In the next scene ALF eats some soup or something.
Fuck that. We’ll talk more about the Lynn stuff.
Lynn stands her ground about going on the trip with Robert. Kate gets upset, Willie comes in and also gets upset, but Lynn asserts herself and walks out of the room. And…you know what? That whole thing worked pretty well. Granted, the acting isn’t top notch, but I like the situation.
Lynn’s parents want her to make the right decisions, but can no longer make decisions for her. That’s got to be a pretty rough transitional period for parents. You go from having relative control over your kids to having less of it, and eventually having none of it. But your desire to steer your children right doesn’t go away, which means you’ll inevitably be hurt, frustrated, and disappointed by the things that they do.
Here I’m on Lynn’s side, but I absolutely appreciate where Kate is coming from. Especially since…y’know. She’s being a parent. Agree with her or not, she’s displaying a kind of concern for one of her children, and this is maybe the third time that’s ever happened on this show.
I’m on Lynn’s side not because I think Robert’s a great catch or anything, but because she’s a teenager. She’s in college. She’s in a committed relationship (as far as this episode is concerned, that is). And she has every right to make this kind of mistake.
Not that we have to see this as a mistake, but even if we assume it’s one, so what? Take a weekend with your boyfriend. Have a great time. Or get in a fight and realize you don’t know each other the way you think you do. Or have a wonderful weekend, give the guy your heart, and get it broken at some point later so that you’ll wish you never met him.
Whatever happens, it’s okay. In fact, whatever happens, it’s necessary.
These are things people need to do as they grow up. We need to have negative experiences so that we can better recognize and avoid them in the future, so we’ll appreciate the positive ones more, so we’ll know what, exactly, the fuck we want. (Just kidding. I’ll never figure that out.)

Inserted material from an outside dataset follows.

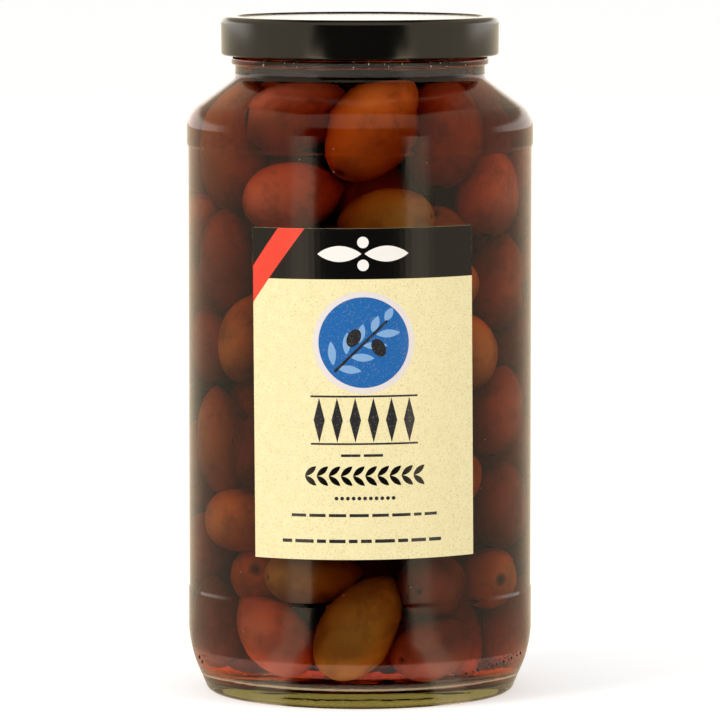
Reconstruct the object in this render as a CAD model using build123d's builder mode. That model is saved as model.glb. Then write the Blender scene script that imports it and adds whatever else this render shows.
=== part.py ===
from build123d import *
from math import cos, degrees, radians, sin, tan
import os

os.makedirs("parts", exist_ok=True)

# A quart jar of olives in brine: pressed glass jar, black twist cap, paper label.
# Millimetres. +Z is up, the origin is the centre of the ring the jar stands on,
# and the label faces -Y. Every height is measured up from the table.

# ---------------------------------------------------------------- glass, outside
body_r = 46.0              # label panel, between the two guard bands
upper_band_out = 0.4       # the guard bands stand this much out of the panel
lower_band_out = 0.18
lower_band_top = 27.6
upper_band_height = 8.3    # panel's upper edge to the shoulder's corner
band_step = 1.0            # height over which a band runs out into the panel

heel_height = 12.4         # where the heel's taper would meet the lower band
heel_in = 4.98             # how far the heel tapers in
heel_foot_z = 0.7
heel_blend = 27.0
ring_in = 1.5              # contact ring's outer edge, in from the foot of the heel
ring_width = 3.3
push_up = 3.2              # how far the underside rises in the middle

body_height = 155.7        # where the shoulder's cone would meet the upper band
shoulder_angle = 53.7      # cone of the shoulder, from the vertical
shoulder_blend = 10.0
neck_r = 33.45
neck_height = 3.5
neck_blend = 2.0
bead_out = 0.98            # transfer bead under the lid
bead_height = 1.9
finish_in = 0.45           # the finish inside the lid, in from the neck
finish_height = 9.1
rim_round = 0.8

# ---------------------------------------------------------------- glass, inside
wall = 2.6                 # body and shoulder
finish_wall = 2.25
floor_z = 5.4              # inner floor at its edge
floor_rise = 1.6           # the floor follows the push-up
inner_heel_blend = 12.0    # leaves the glass thick at the heel
inner_shoulder_blend = 8.0
inner_neck_blend = 4.0

# ---------------------------------------------------------------- lid and its hold
lug_count = 4              # thread ridges on the glass, and lugs of the lid under them
ridge_arc = 52.0           # degrees each ridge covers
ridge_out = 1.3            # how far a ridge stands out of the finish
ridge_rise = 2.6           # ridge's underside above the bead
ridge_height = 1.5
lug_arc = 15.0             # degrees each lug covers
lug_clearance = 0.4        # lug to finish
lug_under_ridge = 0.35     # lug to the ridge above it
lug_height = 0.9
lid_clearance = 2.15       # ridge to the inside of the skirt
lid_foot_clearance = 0.5   # foot of the lid to the bead
sheet = 0.5                # thickness of the lid's sheet
seal_thickness = 0.9       # sealing ring between the glass rim and the lid
seal_in = 0.5              # seal's inner edge, out from the bore
seal_margin = 0.3          # seal's outer edge, in from the panel's step
panel_in = 0.1             # edge of the lid's panel, in from the finish
panel_drop = 0.4           # the panel lies this much below the ring round it
panel_slope = 0.5          # width of the step between them
lid_corner_out = 0.27      # the rounded corner stands out of the skirt
lid_corner_round = 2.7
lid_corner_depth = 4.6     # top of the lid to the straight part of the skirt
curl_width = 1.6           # rolled edge at the foot of the skirt
curl_height = 1.7

# ---------------------------------------------------------------- label and contents
label_thickness = 0.18
label_arc = 61.8           # width of the paper, measured round the jar
label_offset = 1.1         # its middle lies this far round to the right
label_tilt = 0.5           # degrees, lower at the left edge
label_margin_bottom = 11.9  # paper's lower edge above the step of the lower band
label_margin_top = 18.8    # paper's upper edge below the step of the upper band
head_space = 7.7           # level of the brine below the rim
fill_gap = 0.06            # brine to glass, all round

# ---------------------------------------------------------------- values that follow
band_upper_r = body_r + upper_band_out
band_lower_r = body_r + lower_band_out
heel_foot_r = band_lower_r - heel_in
ring_outer_r = heel_foot_r - ring_in
ring_inner_r = ring_outer_r - ring_width
panel_top_z = body_height - upper_band_height
slope = tan(radians(shoulder_angle))          # radius lost per millimetre of height
neck_z = body_height + (band_upper_r - neck_r) / slope
bead_bottom_z = neck_z + neck_height
bead_top_z = bead_bottom_z + bead_height
finish_r = neck_r - finish_in
bore_r = finish_r - finish_wall
rim_z = bead_top_z + finish_height
ridge_bottom_z = bead_top_z + ridge_rise
panel_underside_z = rim_z + seal_thickness
lid_panel_z = panel_underside_z + sheet
lid_top_z = lid_panel_z + panel_drop
lid_bottom_z = bead_top_z + lid_foot_clearance
lid_panel_r = finish_r - panel_in
skirt_in_r = finish_r + ridge_out + lid_clearance
skirt_r = skirt_in_r + sheet
lid_corner_r = skirt_r + lid_corner_out
curl_in_r = skirt_r - curl_width
skirt_top_z = lid_top_z - lid_corner_depth
curl_top_z = lid_bottom_z + curl_height
lug_top_z = ridge_bottom_z - lug_under_ridge
label_bottom_z = lower_band_top + band_step + label_margin_bottom
label_height = panel_top_z - band_step - label_margin_top - label_bottom_z


def inside(gap, top):
    """Corners of the jar's inside as (radius, height, rounding), from the axis round to the axis."""
    cone_r = band_upper_r - wall * (1 + slope * slope) ** 0.5 - gap   # inner cone at the body's height
    body_in, bore_in = body_r - wall - gap, bore_r - gap
    floor_r = body_in - inner_heel_blend - 2
    low = floor_z + gap
    return [
        (0, low + floor_rise, 0),
        (floor_r * 0.5, low + floor_rise * 0.6, 40),
        (floor_r, low, 20),
        (body_in, low, inner_heel_blend),
        (body_in, body_height + (cone_r - body_in) / slope, inner_shoulder_blend),
        (bore_in, body_height + (cone_r - bore_in) / slope, inner_neck_blend),
        (bore_in, top, 0),
        (0, top, 0),
    ]


def outline(sketch, corners):
    """Draws a closed outline through (radius, height, rounding) corners and rounds each one."""
    Polygon(*[(r, z) for r, z, _ in corners], align=None)
    for r, z, rounding in corners:
        if rounding:
            fillet(sketch.vertices().filter_by(lambda v: abs(v.X - r) < 0.01 and abs(v.Y - z) < 0.01), rounding)


def upright(turn):
    """Upright plane through the jar's axis: x outwards at this many degrees from +X, y up."""
    x, y = cos(radians(turn)), sin(radians(turn))
    return Plane(origin=(0, 0, 0), x_dir=(x, y, 0), z_dir=(y, -x, 0))


# ---- glass jar: one revolved wall, then the thread ridges ----
with BuildPart() as glass_jar:
    with BuildSketch(Plane.XZ) as outer:
        outline(outer, [
            (0, push_up, 0), (ring_inner_r * 0.5, push_up * 0.8, 30), (ring_inner_r, 0, 2.4),
            (ring_outer_r, 0, 1.2), (heel_foot_r, heel_foot_z, 1.4), (band_lower_r, heel_height, heel_blend),
            (band_lower_r, lower_band_top, 1.5), (body_r, lower_band_top + band_step, 1.5),
            (body_r, panel_top_z - band_step, 1.5), (band_upper_r, panel_top_z, 1.5),
            (band_upper_r, body_height, shoulder_blend), (neck_r, neck_z, neck_blend),
            (neck_r, bead_bottom_z, 0.35), (neck_r + bead_out, bead_bottom_z, 0.6),
            (neck_r + bead_out, bead_top_z, 0.6), (finish_r, bead_top_z, 0.35),
            (finish_r, rim_z, rim_round), (0, rim_z, 0),
        ])
    revolve(axis=Axis.Z)
    with BuildSketch(Plane.XZ) as inner:
        outline(inner, inside(0, rim_z))
    revolve(axis=Axis.Z, mode=Mode.SUBTRACT)
    fillet(glass_jar.edges().filter_by(GeomType.CIRCLE).group_by(Axis.Z)[-1].sort_by(SortBy.RADIUS)[0], rim_round)
    for k in range(lug_count):
        turn = 360 * (k + 0.5) / lug_count
        with BuildSketch(upright(turn - ridge_arc / 2)) as ridge:
            outline(ridge, [
                (finish_r - 0.6, ridge_bottom_z, 0), (finish_r + ridge_out, ridge_bottom_z, 0),
                (finish_r + ridge_out, ridge_bottom_z + ridge_height * 0.45, 0.3),
                (finish_r - 0.6, ridge_bottom_z + ridge_height * 1.25, 0),
            ])
        revolve(axis=Axis.Z, revolution_arc=ridge_arc)
glass_jar.part.label = "glass_jar"
export_step(glass_jar.part, "parts/glass_jar.step")

# ---- lid: pressed sheet with a rounded corner, a rolled edge and four lugs ----
with BuildPart() as lid:
    with BuildSketch(Plane.XZ) as shell:
        outline(shell, [
            (0, lid_panel_z, 0), (lid_panel_r, lid_panel_z, 0.4), (lid_panel_r + panel_slope, lid_top_z, 0.4),
            (lid_corner_r, lid_top_z, lid_corner_round), (lid_corner_r, skirt_top_z + 1.2, 1.0),
            (skirt_r, skirt_top_z, 1.0), (skirt_r, lid_bottom_z, 0.75),
            (curl_in_r, lid_bottom_z, 0.75), (curl_in_r, curl_top_z, 0.45),
            (skirt_in_r, curl_top_z + 1.1, 0), (skirt_in_r, skirt_top_z, 0),
            (lid_corner_r - sheet, skirt_top_z + 1.2, 0),
            (lid_corner_r - sheet, lid_top_z - sheet, lid_corner_round - sheet),
            (lid_panel_r + panel_slope, lid_top_z - sheet, 0), (lid_panel_r, panel_underside_z, 0),
            (0, panel_underside_z, 0),
        ])
    revolve(axis=Axis.Z)
    for k in range(lug_count):
        turn = 360 * (k + 0.5) / lug_count
        with BuildSketch(upright(turn - lug_arc / 2)) as lug:
            outline(lug, [
                (finish_r + lug_clearance, lug_top_z - lug_height, 0.25), (curl_in_r + 0.4, lug_top_z - lug_height, 0),
                (curl_in_r + 0.4, lug_top_z, 0), (finish_r + lug_clearance, lug_top_z, 0.25),
            ])
        revolve(axis=Axis.Z, revolution_arc=lug_arc)
lid.part.label = "lid"
export_step(lid.part, "parts/lid.step")

# ---- sealing ring between the glass rim and the lid's panel ----
with BuildPart() as lid_seal:
    with BuildSketch(Plane.XY.offset(rim_z)):
        Circle(lid_panel_r - seal_margin)
        Circle(bore_r + seal_in, mode=Mode.SUBTRACT)
    extrude(amount=seal_thickness)
lid_seal.part.label = "lid_seal"
export_step(lid_seal.part, "parts/lid_seal.step")

# ---- paper label, wrapped on the panel and set slightly askew ----
with BuildPart() as label:
    with BuildSketch(Plane.XY.offset(label_bottom_z - 5)):
        Circle(body_r + label_thickness)
        Circle(body_r, mode=Mode.SUBTRACT)
    extrude(amount=label_height + 10)
    with BuildSketch(upright(degrees(label_offset / body_r))):
        with Locations((0, label_bottom_z + label_height / 2)):
            Rectangle(2 * (body_r + label_thickness) * sin(label_arc / 2 / body_r), label_height, rotation=label_tilt)
    extrude(amount=2 * body_r, mode=Mode.INTERSECT)
label.part.label = "label"
export_step(label.part, "parts/label.step")

# ---- olives and brine: the filled inside of the jar, up to the level of the brine ----
with BuildPart() as olives_in_brine:
    with BuildSketch(Plane.XZ) as fill:
        outline(fill, inside(fill_gap, rim_z - head_space))
    revolve(axis=Axis.Z)
olives_in_brine.part.label = "olives_in_brine"
export_step(olives_in_brine.part, "parts/olives_in_brine.step")

print("inside up to the brine, ml:", round(olives_in_brine.part.volume / 1000, 1))
print("glass, ml:", round(glass_jar.part.volume / 1000, 1), " lid, ml:", round(lid.part.volume / 1000, 2))
print("overall height:", round(lid_top_z, 2), " label height:", round(label_height, 2))
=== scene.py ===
# %% [markdown]
# # A jar of olives
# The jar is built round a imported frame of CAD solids, which says where everything is, in metres.
# This lesson replaces those plain solids with finished pieces: glass that bends light, a lacquered
# cap, a printed paper label, and whole olives sunk in dark brine.

# %% Load the frame
import bmesh
import bpy
import math
import random
import numpy as np
from mathutils import Matrix, Vector, noise


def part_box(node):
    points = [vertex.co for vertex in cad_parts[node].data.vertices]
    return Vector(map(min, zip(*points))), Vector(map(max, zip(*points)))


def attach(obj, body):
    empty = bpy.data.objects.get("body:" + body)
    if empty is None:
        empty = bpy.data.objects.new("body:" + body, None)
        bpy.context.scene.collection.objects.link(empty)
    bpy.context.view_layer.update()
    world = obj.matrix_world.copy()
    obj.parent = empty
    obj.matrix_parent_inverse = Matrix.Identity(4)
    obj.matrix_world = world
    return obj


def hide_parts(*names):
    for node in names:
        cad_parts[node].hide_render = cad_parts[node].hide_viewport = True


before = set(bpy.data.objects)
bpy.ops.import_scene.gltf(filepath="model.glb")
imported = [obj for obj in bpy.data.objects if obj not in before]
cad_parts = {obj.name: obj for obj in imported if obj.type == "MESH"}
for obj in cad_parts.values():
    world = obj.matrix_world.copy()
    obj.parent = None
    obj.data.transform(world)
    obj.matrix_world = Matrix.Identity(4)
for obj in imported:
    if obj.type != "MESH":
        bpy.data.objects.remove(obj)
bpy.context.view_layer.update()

# %% [markdown]
# The driving sizes are read from the boxes of the CAD nodes, so the pieces fit without any trial.
# What a box can't say, such as the thickness of the wall, is a named value in millimetres.

# %% Sizes of the jar
MM = 0.001


def box_mm(node):
    """Lowest and highest corner of a CAD node, in millimetres."""
    low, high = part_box(node)
    return low / MM, high / MM


glass_low, glass_high = box_mm("glass_jar")
lid_low, lid_high = box_mm("lid")
_, fill_high = box_mm("olives_in_brine")

band_r = (glass_high.x - glass_low.x) / 2    # guard band, the widest part of the glass
panel_depth, low_band_depth = 0.4, 0.22
body_r = band_r - panel_depth                # label panel between the bands
low_band_r = band_r - low_band_depth
rim_z = glass_high.z
lid_r = (lid_high.x - lid_low.x) / 2
lid_foot_z, lid_top_z = lid_low.z, lid_high.z
brine_z = fill_high.z
wall = 2.6
body_in = body_r - wall
floor_z, floor_rise = 5.4, 1.6               # the inner floor swells upwards in its middle
heel = 12.0                                  # inner rounding between wall and floor
shoulder_z = 155.7                           # the shoulder's cone meets the band here
slope = math.tan(math.radians(53.7))         # radius lost per millimetre of height on the cone
neck_r, finish_r, bore_r = 33.45, 33.0, 30.75
neck_z = shoulder_z + (band_r - neck_r) / slope
bead_z = lid_foot_z - 0.5                    # top of the bead under the cap
print("glass", round(band_r * 2, 2), "mm across,", round(rim_z, 2), "mm tall; brine up to", round(brine_z, 1))

# %% [markdown]
# Round things start as half an outline and are spun about the jar's axis. A corner is one vertex with
# a rounding: bevelling the vertex turns it into an arc, so the outline keeps only the points it needs.
# A short piece is split off each end of a long straight, which keeps its smooth shading flat.
# The spin leaves doubled vertices at the axis, and they are merged before the normals are made even.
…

If Kate felt that Robert was dangerous, that would be another story. As it stands, though, she just doesn’t want Lynn doing what college girls (and guys) do. Good intentions, but unrealistic and not at all helpful.

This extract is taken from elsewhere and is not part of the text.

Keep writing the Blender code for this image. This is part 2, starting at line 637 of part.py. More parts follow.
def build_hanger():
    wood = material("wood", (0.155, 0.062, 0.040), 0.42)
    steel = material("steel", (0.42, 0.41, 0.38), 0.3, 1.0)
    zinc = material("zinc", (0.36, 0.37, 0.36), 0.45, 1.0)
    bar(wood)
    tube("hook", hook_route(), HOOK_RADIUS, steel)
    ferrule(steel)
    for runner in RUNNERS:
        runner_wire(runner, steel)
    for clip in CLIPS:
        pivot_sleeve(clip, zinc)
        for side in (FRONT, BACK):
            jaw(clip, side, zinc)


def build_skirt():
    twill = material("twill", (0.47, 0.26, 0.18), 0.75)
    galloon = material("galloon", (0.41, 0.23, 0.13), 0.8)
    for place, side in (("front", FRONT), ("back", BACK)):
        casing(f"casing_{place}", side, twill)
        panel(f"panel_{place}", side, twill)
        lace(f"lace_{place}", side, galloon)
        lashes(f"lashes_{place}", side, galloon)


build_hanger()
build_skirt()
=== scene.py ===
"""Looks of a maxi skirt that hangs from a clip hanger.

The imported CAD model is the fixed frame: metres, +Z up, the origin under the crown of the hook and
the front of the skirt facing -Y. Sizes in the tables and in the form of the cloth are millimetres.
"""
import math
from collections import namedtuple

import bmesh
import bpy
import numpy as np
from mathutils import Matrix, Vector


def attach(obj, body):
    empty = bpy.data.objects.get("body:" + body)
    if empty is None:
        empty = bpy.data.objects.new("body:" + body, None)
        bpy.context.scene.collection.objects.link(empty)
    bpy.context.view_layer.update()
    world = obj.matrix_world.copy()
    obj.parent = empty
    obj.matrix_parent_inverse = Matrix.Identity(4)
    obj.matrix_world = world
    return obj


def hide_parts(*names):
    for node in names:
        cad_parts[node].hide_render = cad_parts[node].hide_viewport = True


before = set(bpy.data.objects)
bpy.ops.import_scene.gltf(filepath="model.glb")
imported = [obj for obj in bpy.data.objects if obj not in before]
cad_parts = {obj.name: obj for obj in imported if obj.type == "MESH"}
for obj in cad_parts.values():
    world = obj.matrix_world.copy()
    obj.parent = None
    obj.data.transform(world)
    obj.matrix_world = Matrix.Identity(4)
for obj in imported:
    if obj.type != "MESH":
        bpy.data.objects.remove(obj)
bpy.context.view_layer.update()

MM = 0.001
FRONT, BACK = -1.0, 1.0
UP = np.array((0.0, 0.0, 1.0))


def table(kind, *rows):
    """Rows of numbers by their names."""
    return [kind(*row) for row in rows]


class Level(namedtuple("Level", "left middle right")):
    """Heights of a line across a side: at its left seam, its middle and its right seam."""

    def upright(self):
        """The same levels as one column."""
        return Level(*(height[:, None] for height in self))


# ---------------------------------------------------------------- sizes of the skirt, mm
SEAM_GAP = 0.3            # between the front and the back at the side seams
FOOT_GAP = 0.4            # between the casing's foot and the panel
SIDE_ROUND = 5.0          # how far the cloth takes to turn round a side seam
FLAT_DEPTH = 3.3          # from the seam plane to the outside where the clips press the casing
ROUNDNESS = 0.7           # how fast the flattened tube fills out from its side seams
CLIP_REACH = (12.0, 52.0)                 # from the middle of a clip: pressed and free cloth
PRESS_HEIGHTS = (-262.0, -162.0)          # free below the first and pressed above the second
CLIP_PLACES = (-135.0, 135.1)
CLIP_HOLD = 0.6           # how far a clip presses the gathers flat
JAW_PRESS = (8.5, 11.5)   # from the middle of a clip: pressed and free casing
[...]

Lynn making a stand here, about this, is nice.
She should. She should do exactly this.
She should march off to that ski weekend, and if she comes back happy, great. If she comes back miserable, so much the better. She needs to learn her lessons firsthand. Kate may know better than Lynn does. In fact, she very likely does…but that doesn’t help anybody. Lynn has to know better than Lynn does.
So go ahead, Lynn. Make a mistake. Make lots of mistakes. It’s the only way you’ll come out ahead.

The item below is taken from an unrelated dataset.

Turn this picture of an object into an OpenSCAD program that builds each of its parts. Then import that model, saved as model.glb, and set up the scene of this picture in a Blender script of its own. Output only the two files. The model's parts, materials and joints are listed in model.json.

Anyway, Lynn comes in and Willie acts like an asshole to her. She asks why he’s drinking coffee at ten o’clock at night, and he says, “I don’t expect many of us will be sleeping tonight, anyway.”
What a fucking dick…guilting your own daughter for your hangups. And way to go with the passive-aggressive response to an innocent question. Did you learn that from your years of social work experience?
Guys, I really hate to harp on this, but moments like this are why I question the decision to make Willie a social worker. He doesn’t act like one. To anyone. Ever. For any reason. At any point. He’s not a social worker; he’s an asshole.
We get a pretty nice Lynn moment after ALF is shooed from the room. (Seriously…that improves every moment.) Even though it still hinges on Willie being a bit of a fuckwit.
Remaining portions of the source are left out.